When patterns appear, you can begin making stronger conclusions.

Validating or Invalidating Hypotheses

As patterns emerge, hypotheses can move from assumption to evidence-based conclusions.

A hypothesis may be:

Validated

Evidence consistently supports the assumption.

Invalidated

Evidence shows the assumption is incorrect.

Invalidation is not failure. It is one of the most valuable outcomes of customer discovery because it prevents teams from building the wrong solution.

Minimum Viable Product (MVP)

Once customer discovery reveals a clear and meaningful problem, teams often begin developing a Minimum Viable Product (MVP).

An MVP is the smallest version of a product that solves the core customer problem.

It is not the final product. Instead, it allows teams to:

  • Deliver value quickly
  • Learn from real users
  • Improve based on feedback

An effective MVP helps you continue validating your assumptions with real customers.

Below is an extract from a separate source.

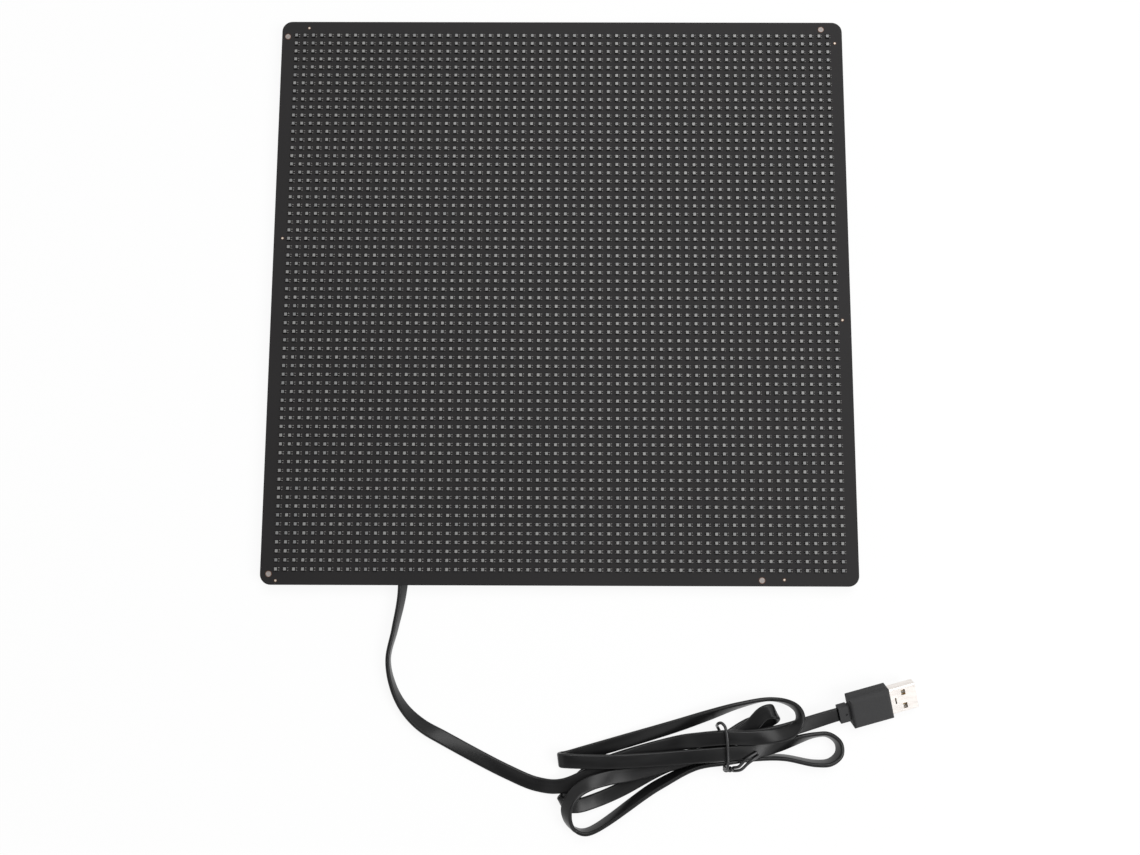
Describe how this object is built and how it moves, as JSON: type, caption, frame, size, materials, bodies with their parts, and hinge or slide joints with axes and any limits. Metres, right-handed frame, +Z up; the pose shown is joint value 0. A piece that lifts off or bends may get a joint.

Communicating Your Idea Clearly

During discovery, you will frequently need to explain your idea to:

  • Customers
  • Teammates
  • Mentors
  • Investors

Clear communication helps others understand what problem you are solving.

A simple mission statement can help express your idea clearly.

Example structure:

(Customer Segment) wants (current need) in a way that existing solutions fail.

Our (product or service) solves this by reducing (problem) and improving (benefit).


This exercise helps refine your thinking and can lead to stronger hypotheses in your Canvas.

The Core Principle of Customer Discovery

Customer discovery is not about collecting conversations.

It is about turning real customer evidence into better decisions.

By clearly defining customer segments, understanding value propositions, conducting structured interviews, and identifying patterns in insights, teams can move from assumptions to validated learning.

The goal is simple:

Learn what customers truly need before building the solution.